Ramona fue, es y será una revista porteña, una parte de la historia del arte argentino narrada desde el centro hacia los márgenes, sabiendo que Argentina, al ampliar la visión, se vuelve un país marginal dentro de la distribución histórica (S. XIX) del capitalismo, y por lo tanto del arte y su mercado. 

El hecho lo expresa con sagacidad borgeana Héctor Libertella (no en ramona, sino en una entrevista otorgada a Clarín): “si Argentina es un país periférico en el mundo, su escritor más periférico será entonces centralmente argentino. A mí me ha costado mucho sostener esta paradoja… ¡Cuanto más marginal, más central! No es que yo tenga un lugar definido, sino que es el lugar, sí, el lugar, el que no está ahí. ¿Se entiende?”.

Se entiende, Héctor. Y también se entiende que en un futuro podrán anunciarse otros volúmenes, nuevos volúmenes, sustentados en diferentes criterios, que reúnan el material desestimado en la reciente publicación, entre otros, ramona federal (título que corrobora la centralidad de Buenos Aires).

¿Y si probamos una lectura errónea de Ramona? ¿Si Borges leía la filosofía como ciencia ficción, no podemos leer nosotros la compilación de textos como una novela? ¿Bildungsroman? ¿Una novela realista? ¿Una vanguardista? Quizás sólo una novela, a secas, en donde despuntan sobrevivientes, náufragos, caciques y soldados, artistas, en una palabra, que tras veinte años de aquel nacimiento, están presentes, a su modo, en el recuerdo o en el olvido, como espectros invitados a una fiesta interminable.

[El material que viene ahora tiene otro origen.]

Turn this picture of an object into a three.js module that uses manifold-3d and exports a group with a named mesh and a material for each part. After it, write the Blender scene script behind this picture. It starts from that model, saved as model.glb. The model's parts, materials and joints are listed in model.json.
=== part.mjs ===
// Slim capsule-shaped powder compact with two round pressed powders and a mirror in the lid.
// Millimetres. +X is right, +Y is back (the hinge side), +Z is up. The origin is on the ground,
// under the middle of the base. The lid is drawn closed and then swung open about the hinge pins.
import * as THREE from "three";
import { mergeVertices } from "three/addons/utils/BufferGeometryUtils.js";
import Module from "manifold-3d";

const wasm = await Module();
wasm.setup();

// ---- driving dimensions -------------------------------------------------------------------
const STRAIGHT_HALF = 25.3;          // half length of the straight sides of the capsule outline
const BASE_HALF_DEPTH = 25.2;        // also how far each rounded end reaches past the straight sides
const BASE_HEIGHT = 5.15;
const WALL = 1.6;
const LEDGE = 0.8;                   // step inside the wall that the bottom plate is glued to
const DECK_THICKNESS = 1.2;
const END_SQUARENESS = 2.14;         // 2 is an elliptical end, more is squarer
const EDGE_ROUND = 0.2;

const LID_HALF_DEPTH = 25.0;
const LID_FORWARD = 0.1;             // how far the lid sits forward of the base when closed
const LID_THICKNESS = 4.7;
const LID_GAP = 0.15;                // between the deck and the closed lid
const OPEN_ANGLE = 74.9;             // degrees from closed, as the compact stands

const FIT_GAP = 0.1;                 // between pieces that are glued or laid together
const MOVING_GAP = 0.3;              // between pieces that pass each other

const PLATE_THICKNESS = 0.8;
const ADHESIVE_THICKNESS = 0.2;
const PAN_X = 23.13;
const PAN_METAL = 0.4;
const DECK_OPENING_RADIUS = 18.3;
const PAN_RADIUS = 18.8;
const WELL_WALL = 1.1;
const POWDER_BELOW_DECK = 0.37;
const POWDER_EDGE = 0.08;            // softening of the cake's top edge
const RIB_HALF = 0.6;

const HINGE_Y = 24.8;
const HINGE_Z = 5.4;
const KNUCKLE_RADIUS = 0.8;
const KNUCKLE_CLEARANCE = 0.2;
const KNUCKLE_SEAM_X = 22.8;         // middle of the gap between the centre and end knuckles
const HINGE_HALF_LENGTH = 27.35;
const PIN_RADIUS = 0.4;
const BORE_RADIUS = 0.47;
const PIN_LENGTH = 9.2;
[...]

El gran mérito de esta heterogénea unidad llamada libro, ese sedimento oscuro en el que cada uno colocó su pequeña semilla, reside en la capacidad para devolvernos a un tiempo ido, pero que sigue siendo, porque los debates en torno del arte perduran, porque las discusiones se repiten, porque vivimos en un país cíclico con problemas cíclicos. De todas maneras, a pesar de la repetición, del eterno retorno de lo mismo (única circunstancia propicia para la irrupción de lo diferente), en las últimas páginas, arrastrados por la inminencia del final, adviene una fina sensación de congoja. Cada quien inventará la causa, en mi caso, es una fervorosa nostalgia por lo no vivido (ramona salió en papel del 2000 al 2010, década agitada: menemismo residual, crisis, desempate cambiario, muertos, derrotados, cierta resurrección). 

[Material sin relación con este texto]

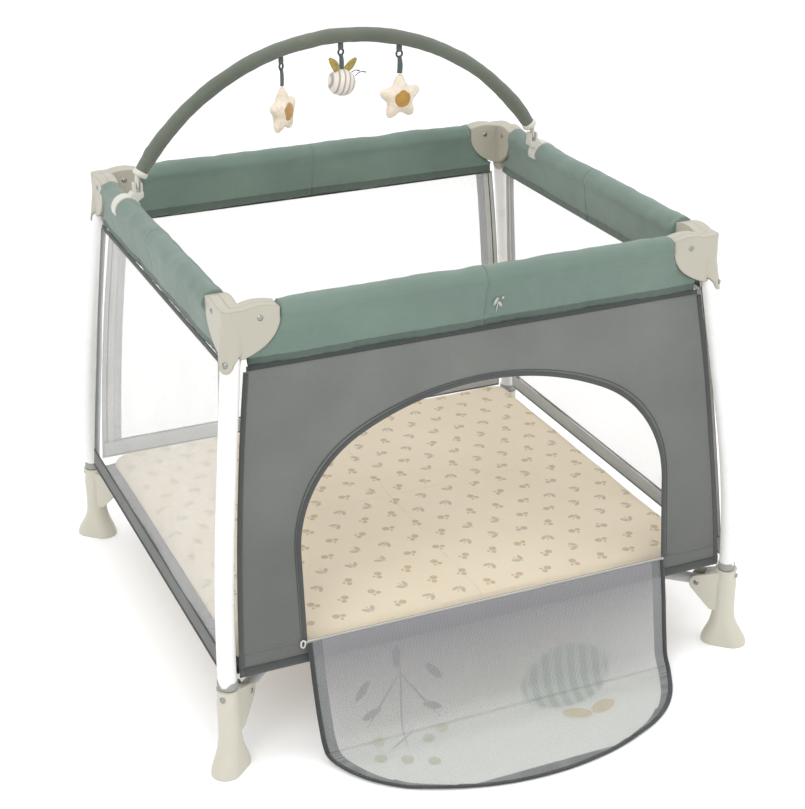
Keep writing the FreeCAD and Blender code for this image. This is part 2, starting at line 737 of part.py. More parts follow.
def door_outline(body, half, base):
    """The door's outline: a level sill, upright sides and a three-centred arch, above base."""
    haunch = "haunch_radius"
    # the crown's arc is tangent to both haunches
    reach = f"({half} - {haunch})"
    rise = "(door_crown - door_spring)"
    crown = f"(({reach} ^ 2 + {rise} ^ 2 - {haunch} ^ 2) / (2 * ({rise} - {haunch})))"
    spread = f"({reach} / ({crown} - {haunch}))"
    knee_x = f"({reach} + {haunch} * {spread})"
    knee_y = f"(door_spring - {base} + {haunch} * sqrt(1 - {spread} ^ 2))"
    turned = f"acos({spread})"
    haunch_bulge = f"{haunch} * (1 - cos({turned} / 2))"
    crown_bulge = f"{crown} * (1 - sqrt(1 - {spread} ^ 2))"
    return outline(sketch(body, "XZ"), [
        (f"-{half}", f"door_sill - {base}"),
        (half, f"door_sill - {base}"),
        (half, f"door_spring - {base}"),
        (knee_x, knee_y, f"-{haunch_bulge}"),
        (f"-{knee_x}", knee_y, f"-{crown_bulge}"),
        (f"-{half}", f"door_spring - {base}", f"-{haunch_bulge}"),
    ])


def floor_piece(label, inset, low, thick, rounding):
    """A flat rounded rectangle on the floor of the pen."""
    body = new_body(label)
    face = box_outline(sketch(body, "XY"), f"-(low_x - {inset})", f"low_x - {inset}",
                       f"-(low_y - {inset})", f"low_y - {inset}")
    pad(body, face, thick, both=False)
    fillet(body, rounding, lambda edge: edge.BoundBox.ZLength > number(thick) - 0.1)
    place(body, z=low)
    return body


FLAP_UPPER = "((door_sill - flap_bend_height) / cos(flap_slope))"


def flap_upper():
    """The half of the door flap that hangs from the sill; its own Z runs down the flap."""
    body = new_body("door_flap_upper")
    face = box_outline(sketch(body, "XZ"), "-flap_half", "flap_half",
                       f"-({FLAP_UPPER} - hang_gap)", "-hang_gap")
    pad(body, face, "flap_thick")
    tilt = Rotation(Vector(1, 0, 0), -number("flap_slope"))
    place(body, y=f"-{sill_line()}", z="door_sill", tilt=tilt)
    return body


def sill_line():
    """How far in front of the frame's middle the flap's hinge line is."""
    return ("(low_y - leg_lean * post_y / diagonal * (door_sill - panel_low)"
            " / (leg_top - leg_low) + flap_stand)")


def flap_lower():
    """The half of the door flap that lies on the floor, with the arch's outline at its end."""
    body = new_body("door_flap_lower")
    shift = f"(door_sill + {FLAP_UPPER})"
    profile = door_outline(body, "flap_half", shift)
    pad(body, profile, "flap_thick")
    above = box_outline(sketch(body, "XZ"), "-500", "500", "-500", "hang_gap")
    pocket(body, above, "50")
    place(body, y=f"-({sill_line()} + {FLAP_UPPER} * sin(flap_slope))",
          z="flap_bend_height", tilt=Rotation(Vector(1, 0, 0), 90))
    return body


def toy_bar():
    """The padded arch over the pen, with a flat tab at each end for its clip."""
    body = new_body("toy_bar")
    profile = circle(sketch(body, "YZ"), "0", "bar_arc", "bar_radius")
    arch = body.newObject("PartDesign::Revolution", "arch")
    arch.Profile = profile
    arch.ReferenceAxis = (profile, ["H_Axis"])
    arch.Midplane = True
    arch.setExpression("Angle", bound("2 * bar_half_angle"))
    pivot_x = "(post_x - clip_pivot_in)"
    pivot_z = "(rail_height + clip_pivot_up - (bar_crown - bar_arc))"
    for way in ("1", "-1"):
        tab = outline(sketch(body, "XZ"), [
            (f"{way} * ({pivot_x} - tab_half)", f"{pivot_z} - 5"),
            (f"{way} * ({pivot_x} + tab_half)", f"{pivot_z} - 5"),
            (f"{way} * ({pivot_x} + tab_half)", f"{pivot_z} + 26"),
            (f"{way} * ({pivot_x} - tab_half)", f"{pivot_z} + 26"),
        ])
        pad(body, tab, "14")
    hole = circle(sketch(body, "YZ"), "0", pivot_z, "pin_radius + pin_play")
    pocket(body, hole, "4 * post_x")
    place(body, y="bar_y", z="bar_crown - bar_arc")
    return body


def toy_clip(side):
    """A clip that grips a rail's cover from above, with a fork for the toy bar."""
    way = 1 if side == "left" else -1
    body = new_body(f"toy_clip_{side}")
    inner, outer = "(cover_radius + 0.4)", "(cover_radius + 0.4 + clip_wall)"
    ring = sketch(body, "XZ")
    low = "0.3"
    flat = f"sqrt(1 - {low} ^ 2)"
    outline(ring, [
        (f"{outer} * {flat}", f"-{outer} * {low}"),
        (f"-{outer} * {flat}", f"-{outer} * {low}", f"-{outer} * (1 + {low})"),
        (f"-{inner} * {flat}", f"-{inner} * {low}"),
        (f"{inner} * {flat}", f"-{inner} * {low}", f"{inner} * (1 + {low})"),
    ])
    pad(body, ring, "clip_wide")
    fork = "(tab_half + 0.4)"
    foot_block = outline(sketch(body, "XZ"), [
        ("6", "22.6"), ("19", "12"), (f"clip_pivot_in + {fork} + 4", "20"),
        (f"clip_pivot_in + {fork} + 4", "28"), ("12", "29"),
    ])
    pad(body, foot_block, "clip_wide - 6")
    for near in (f"clip_pivot_in - {fork} - 3.5", f"clip_pivot_in + {fork}"):
        cheek = box_outline(sketch(body, "XZ"), near, f"{near} + 3.5", "20", "clip_pivot_up + 7")
        pad(body, cheek, "16")
    pin = circle(sketch(body, "YZ", f"clip_pivot_in - {fork} - 3"), "0", "clip_pivot_up", "pin_radius")
    pad(body, pin, f"2 * {fork} + 6", both=False)
    place(body, f"-{way} * post_x", "bar_y", "rail_height", 0 if way == 1 else 180)
    return body


def hanging_loop(body, drop, slope=0):
    """The loop round the sloping bar and the strap down to a toy; the bar's axis is the origin."""
    hole = "(bar_radius + 1)"
    loop = sketch(body, "YZ", nod=slope)
    circle(loop, "0", "0", f"{hole} + strap_thick")
    circle(loop, "0", "0", hole)
    pad(body, loop, "strap_wide")
    strap = box_outline(sketch(body, "XZ"), "-strap_wide / 2", "strap_wide / 2", f"-({drop})",
                        f"-{hole} - 1.9")
    pad(body, strap, "strap_thick")


def bar_height(x):
    return f"(bar_crown - bar_arc + sqrt(bar_arc ^ 2 - ({x}) ^ 2))"


def star(side):
    """A stuffed five-pointed star on its strap."""
    way = -1 if side == "left" else 1
    body = new_body(f"toy_star_{side}")
    slope = math.degrees(math.asin(number("star_side / bar_arc")))
    hanging_loop(body, "star_drop - star_notch + 4", way * slope)
    face = sketch(body, "XZ")
    points = []
    for n in range(10):
        radius = "star_notch" if n % 2 else "star_tip"
        points.append((f"{radius} * sin({36 * n})", f"-star_drop + {radius} * cos({36 * n})"))
    outline(face, points)
    pad(body, face, "toy_thick")
    place(body, f"{way} * star_side", "bar_y", bar_height("star_side"))
    return body


def bee():
    """A stuffed striped bee: a round body with two wings."""
    body = new_body("toy_bee")
    hanging_loop(body, "bee_drop - bee_radius + 4")
    ball = body.newObject("PartDesign::AdditiveSphere", "ball")
    ball.setExpression("Radius", bound("bee_radius"))
    ball.setExpression("AttachmentOffset.Base.z", bound("-bee_drop"))
    ball.AttachmentSupport = [(origin_plane(body, "XY"), "")]
    ball.MapMode = "FlatFace"
    wings = sketch(body, "XZ")
    for way in ("1", "-1"):
        outline(wings, [
            (f"{way} * 4", "-bee_drop + bee_radius - 6"),
            (f"{way} * 30", "-bee_drop + bee_radius + 14"),
            (f"{way} * 36", "-bee_drop + bee_radius + 4"),
            (f"{way} * 20", "-bee_drop + bee_radius - 14"),
        ])
    pad(body, wings, "5")
    place(body, "0", "bar_y", "bar_crown")
    return body


def build():
    made = []
    for corner in CORNERS:
        made += [leg_tube(corner), foot(corner), corner_housing(corner), fasteners(corner),
                 strut(corner)]
    made += [hub(), hub_cap()]
    for name in HALVES:
        made += [half_rail(name), rail_cover(name)]
    for side in SIDES:
        made += [lock(side), lock_button(side), wall(side)]
    made += [
        floor_piece("floor_sheet", "floor_inset", "floor_low", "floor_thick", "mat_round"),
        floor_piece("mat", "mat_inset", "mat_low", "mat_thick", "mat_round"),
        flap_upper(),
        flap_lower(),
        toy_bar(),
        toy_clip("left"),
        toy_clip("right"),
        star("left"),
        bee(),
        star("right"),
    ]
    doc.recompute()
    return made


def check(made):
    """Stops if anything in the document failed or a sub-part's shape is unsound."""
    bad = [f"{o.Label}: {o.State}" for o in doc.Objects if {"Invalid", "Error"} & set(o.State)]
    bad += [f"{o.Label}: null or invalid shape" for o in made
            if o.Shape.isNull() or not o.Shape.isValid() or not o.Shape.Solids]
    if bad:
        raise SystemExit("\n".join(bad))


def export(made):
    os.makedirs("parts", exist_ok=True)
    box = FreeCAD.BoundBox()
    for piece in made:
        piece.Shape.exportStep(f"parts/{piece.Label}.step")
        box.add(piece.Shape.BoundBox)
    print(len(made), "sub-parts", box)


pieces = build()
check(pieces)
export(pieces)
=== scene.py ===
import json
import math

import bmesh
import bpy
import numpy as np
from mathutils import Matrix, Vector, noise


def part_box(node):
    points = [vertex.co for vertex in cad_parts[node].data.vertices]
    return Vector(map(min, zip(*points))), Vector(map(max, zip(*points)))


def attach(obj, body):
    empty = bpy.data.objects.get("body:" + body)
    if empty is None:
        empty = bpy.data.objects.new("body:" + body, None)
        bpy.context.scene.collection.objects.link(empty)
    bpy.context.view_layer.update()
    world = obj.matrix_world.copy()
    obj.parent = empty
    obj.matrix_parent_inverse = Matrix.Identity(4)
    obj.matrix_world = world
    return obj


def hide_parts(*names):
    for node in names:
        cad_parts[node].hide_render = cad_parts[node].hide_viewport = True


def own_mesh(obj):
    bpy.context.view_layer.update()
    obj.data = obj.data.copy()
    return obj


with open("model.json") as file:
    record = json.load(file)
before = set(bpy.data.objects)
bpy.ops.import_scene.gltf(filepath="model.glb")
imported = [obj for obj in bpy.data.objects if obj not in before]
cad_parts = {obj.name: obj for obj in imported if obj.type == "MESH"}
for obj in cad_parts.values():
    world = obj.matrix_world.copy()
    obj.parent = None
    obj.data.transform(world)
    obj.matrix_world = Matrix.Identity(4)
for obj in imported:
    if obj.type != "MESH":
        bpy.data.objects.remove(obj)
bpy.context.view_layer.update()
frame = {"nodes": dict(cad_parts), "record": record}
NODES = frame["nodes"]
BODY = {n: b for b, ns in frame["record"]["behaviour"]["bodies"].items() for n in ns}
SHIFT = 0.09824                 # the hub stands this far behind the origin
POST_X, POST_Y = 0.42, 0.392    # from the hub to the corner posts
RAIL = 0.765                    # height of the rails' centre lines
HUB = Vector((0, SHIFT, 0))
CORNERS = {"front_left": (-1, -1), "front_right": (1, -1), "back_right": (1, 1),
           "back_left": (-1, 1)}


# ---------------------------------------------------------------- materials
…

Pensándolo bien, resulta complejo seleccionar un pasaje para cumplir con la palabra empeñada, habiendo como hay en Ramona, textos exquisitos, polémicas asesinas, artículos de una lucidez lacerante, diálogos memorables. Subrayé no menos de veinticinco líneas candidatas. Sin embargo, a pesar de los subrayados, las elegí de forma automática apenas leerlas, aunque me faltaba todavía la mitad del volumen. Cuidado, quizás la elección no sólo responda al texto per se, sino al contexto, los 90, esa época trágicamente dorada. 

El historiador inglés Eric Hobsbawm dictamina la existencia de siglos cortos y siglos largos; el XX, según sus parámetros, sería corto, va de la Revolución Rusa a la Caída del Muro de Berlín. ¿No podría, entonces, siguiendo su lógica, haber décadas largas y décadas cortas? Los 90, a riesgo de equivocarme, sería la década más larga de la historia Argentina, una década que abarca, extrañamente, casi un siglo, desde 1930, con el primer Golpe de Estado a un gobierno constitucional, hasta nuestros días. Una década secular, infame, maravillosa. Ahora bien, con los 90 cronológicos se terminaba el milenio, con el milenio nacía ramona: el sueño de nadie, bajo tantos párpados.

Gumier Maier escribió para las Jornadas de Crítica de 1996 “Abajo el trabajo”. Si la suerte me acompaña, las líneas finales de su ponencia cumplen con la expectativa señalada al comienzo, en la parte está el todo, en el fragmento la totalidad, en el punto la recta, y si no lo hace, a lo mejor se acerca, que no es poco, y si tampoco se acerca, lo anuncié desde un principio, habré sucumbido majestuosamente a las mieles del fracaso: “Goce, emoción, belleza, son términos devaluados. Una operación de clausura verborrágica sobre lo indecible del arte. Porque el arte, como la vida, no es un problema –y menos aún un trabajo–. Es un misterio”.